Toronto-Montreal used to be a big deal, back when Pearson was prime minister. Nowadays it’s something the NHL kicks back to the second night of the year. Curtain up is reserved for whoever happens to be the latest player/team to rescue hockey in the United States. This year, that’s Connor Bedard.
Bedard will be hearing a lot of advice in the next while. My own – never leave America.
Canada eats its hockey players, Montreal and Toronto in particular. They go in one end fired by the idea of making history. They come out the other end sooty, with all their clothes chewed off.
Those who leave may get better or worse, but they all have a hollowed-out look for the rest of their careers. Like they’ve seen and heard some things.

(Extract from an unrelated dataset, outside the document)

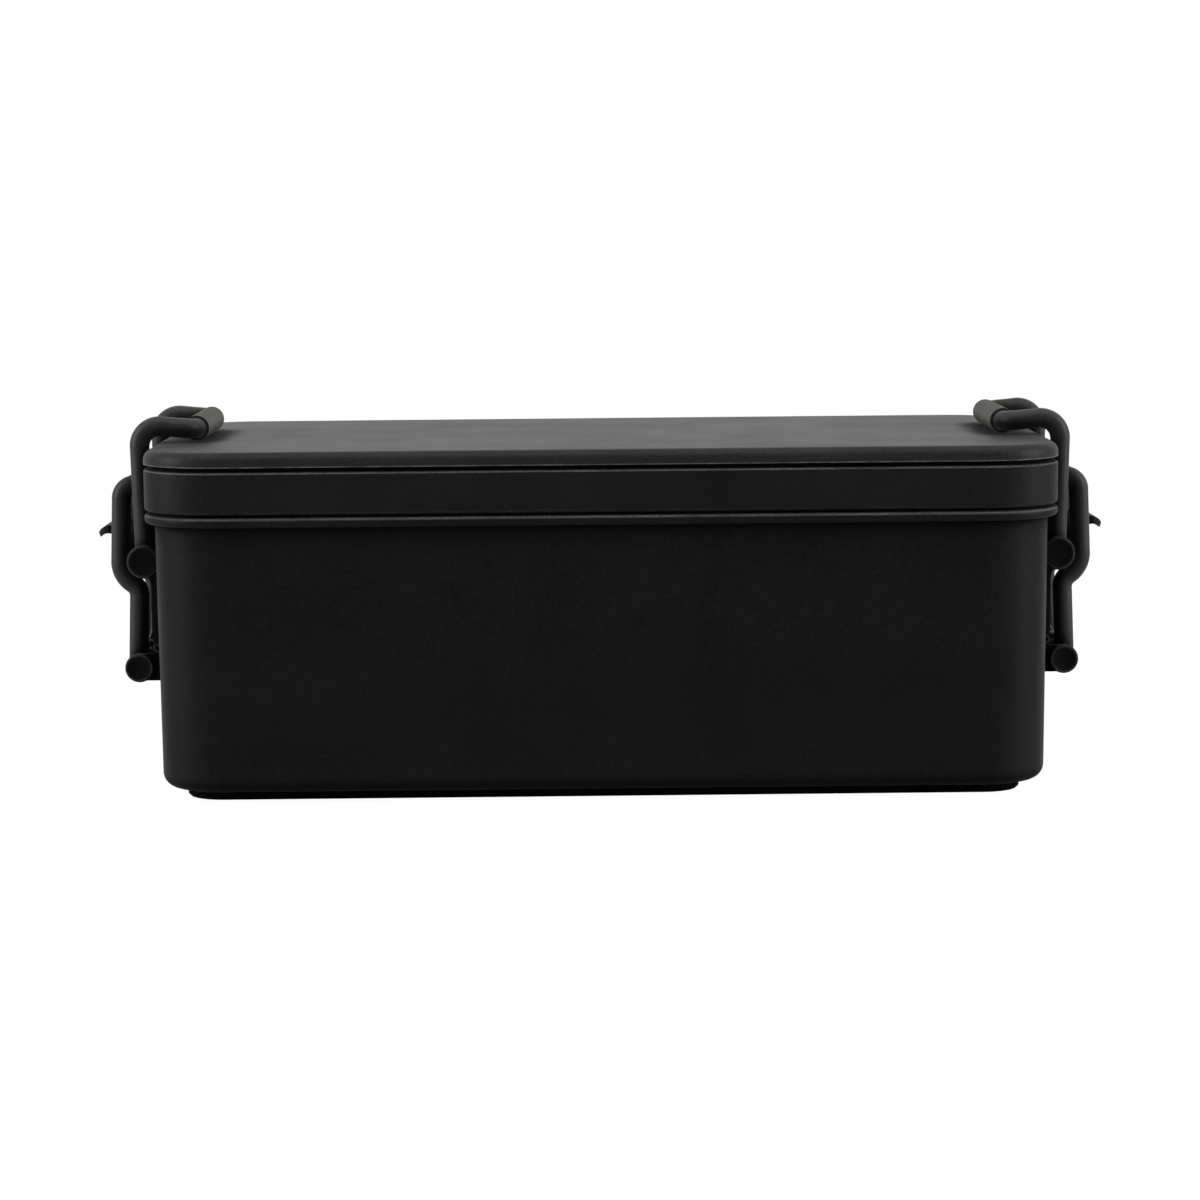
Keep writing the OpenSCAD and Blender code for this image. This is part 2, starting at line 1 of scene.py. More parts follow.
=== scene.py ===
# %% [markdown]
# # A matte black lunch box with wire latches
#
# A steel lunch box is a simple thing: a deep-drawn tub, a tray with a collar, a flat lid, and a latch of
# bent wire at each end. The solids come ready from the construction model. What is left to do here is what
# a paint shop and a photographer do: the powder coat, the rubber, the sleeve on the wire, the springs and
# the small welds, and then the light and the camera.

import json
import math

import bmesh
import bpy
from mathutils import Matrix, Vector


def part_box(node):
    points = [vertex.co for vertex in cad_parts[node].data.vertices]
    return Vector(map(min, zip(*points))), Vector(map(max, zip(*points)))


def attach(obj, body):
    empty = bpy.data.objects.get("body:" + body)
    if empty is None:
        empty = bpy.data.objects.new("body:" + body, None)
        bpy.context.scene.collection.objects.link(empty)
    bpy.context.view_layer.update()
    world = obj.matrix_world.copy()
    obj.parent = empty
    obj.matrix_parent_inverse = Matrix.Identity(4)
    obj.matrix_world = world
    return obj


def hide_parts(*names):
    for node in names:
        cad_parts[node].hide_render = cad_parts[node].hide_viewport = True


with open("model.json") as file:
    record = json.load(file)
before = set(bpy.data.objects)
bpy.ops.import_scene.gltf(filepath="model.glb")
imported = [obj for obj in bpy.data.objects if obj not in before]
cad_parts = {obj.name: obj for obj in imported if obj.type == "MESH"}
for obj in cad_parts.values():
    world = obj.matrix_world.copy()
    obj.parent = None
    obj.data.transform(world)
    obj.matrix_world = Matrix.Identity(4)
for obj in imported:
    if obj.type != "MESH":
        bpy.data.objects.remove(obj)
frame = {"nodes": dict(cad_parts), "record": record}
for placeholder in list(bpy.data.materials):
    bpy.data.materials.remove(placeholder)
nodes = frame["nodes"]
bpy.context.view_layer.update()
print("solids:", len(nodes))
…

The 2023-24 season starts with two national concerns in good form – Edmonton and Toronto. Both are Vegas darlings, and why wouldn’t they be? They take in a ton of action and they never pay out. They’re the bookies’ idea of a fantasy team.
Both teams are slowly trash-compacting the careers of a few of the best players of their generation. How else would you describe Connor McDavid’s time in Edmonton?

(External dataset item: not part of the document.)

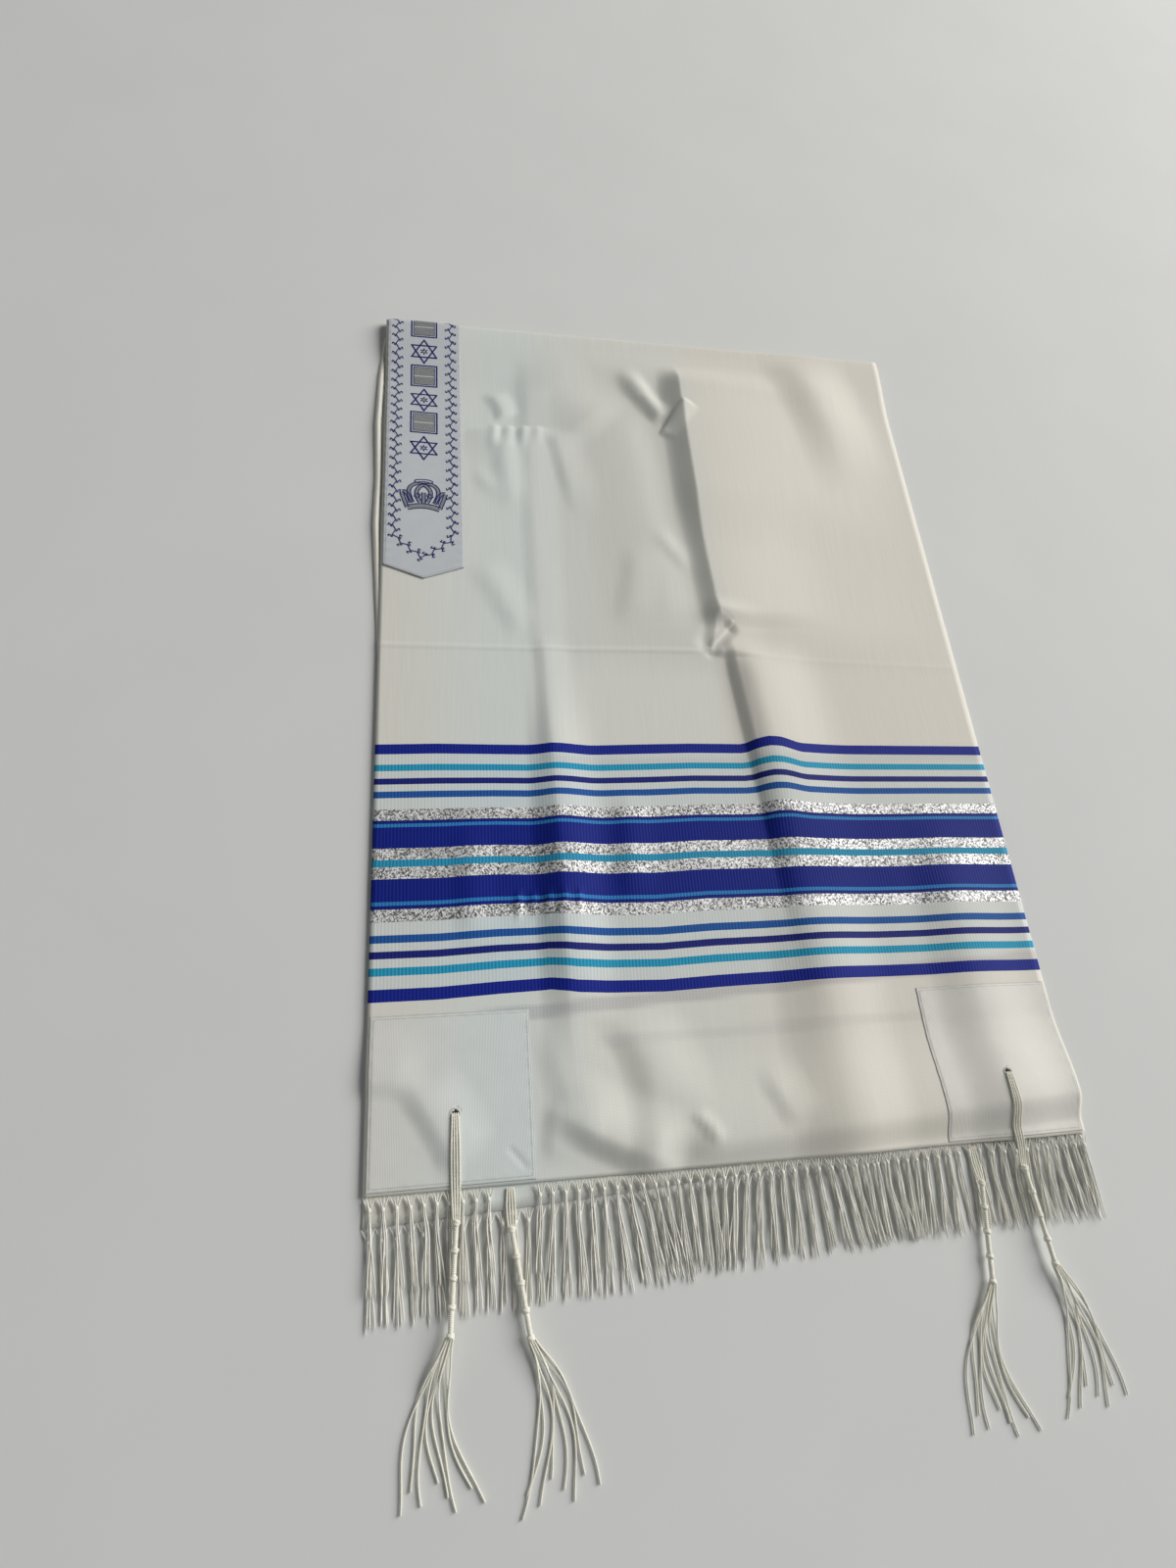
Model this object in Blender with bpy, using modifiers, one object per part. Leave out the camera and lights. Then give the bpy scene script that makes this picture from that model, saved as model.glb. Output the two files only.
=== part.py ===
# Tallit prayer shawl, cut 60 x 180 cm, folded in half across its length and laid flat.
# Metres, +Z up. X runs across the cloth from the neck edge and Y from the hem to the fold.
import math
from collections import namedtuple

import bmesh
import bpy
import numpy as np
from mathutils import Vector

# Cut of the cloth, and how thick each piece is built
WIDTH = 0.600
HALF_LENGTH = 0.900
WALL = 0.0015
TRIM_WALL = 0.0010
SEAM_GAP = 0.0003

# The soft roll where the shawl is folded in half
ROLL_HEIGHT = 0.0067
ROLL_REACH = 0.090
ROLL_DEPTH = 0.007
ROLL_STEPS = 7
ROLL_START = HALF_LENGTH - ROLL_DEPTH - WALL
LIP = 0.014

# Collar band, called the atarah, and the square corner patches
ATARAH_INSET = 0.002
ATARAH_WIDTH = 0.080
ATARAH_SHOULDER = 0.562
ATARAH_POINT = 0.015
ATARAH_TURNS = 5
PATCH_INSET = 0.002
PATCH_SIDE = 0.126
NARROWEST_CELL = 0.004
EYELET_FROM_EDGE = 0.0676
EYELET_FROM_HEM = 0.0526
EYELET_RADIUS = 0.003
CUTTER_HEIGHT = 0.060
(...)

After eight years, he has zero Stanley Cups and zero Olympic appearances. The last time he wore a Canada jersey was five years ago. From the perspective of just about anywhere outside Canada, the guy doesn’t exist.
Maybe this is more than an NHL curse. Maybe this is something Canada is doing to itself.
Canada wants its players in Canada playing for Canadian teams and talking about Canadian concerns. But no modern sports icon wants to be confined to any one country, especially one as parochial as our own.
Does the best soccer player in Belgium want to stay in Brussels? Of course not. The idea is ridiculous. So why wouldn’t the best hockey players want to go to America? That’s where the spoils are.
As soon as any player here expresses a bit of wanderlust, Canada begins to resent him. Why doesn’t every Toronto kid want to play for Toronto? Why won’t he just insist on being traded here?
Because when they agree to do that, Canada eats them alive.
This feeling has been exacerbated by the absence of any sort of international play that people care about. Sidney Crosby could return for a couple of weeks every four years and reestablish his Canadianness via the Olympics.
Mitch Marner doesn’t get that benefit. We only know him as a guy who works his tail off from October to March so that he can go on vacation in April. Yet another can’t-miss Canadian non-success story.
Which all-timer of the past couple of generations has been great while remaining in Canada?
Carey Price. That’s the end of the list. (Given how things turned out, one wonders if Price still feels like he played that one right.)
The other side of the ledger is full – Crosby, Patrice Bergeron, Steven Stamkos and so on and so forth. Like a lot of Canadian artists, they had to leave to get their chance at glory.
You don’t need to agree with the premise – Canadian players can no longer succeed in Canada – for the premise to function. It’s been working this way for decades. Amazingly, denying it’s an issue hasn’t solved the problem yet.
After every failed year, people become more enraged about it. How would you define the state of the national game in 2023? A roiling wave of anxiety and frustration. No championships, no Olympics, no outlet except to complain and another generational player lining up to make his name down south.
So as we celebrate the beginning of another NHL season, we celebrate something else as well – the self-inflicted jinx that defines Canada’s favourite sport. May it ever humble us.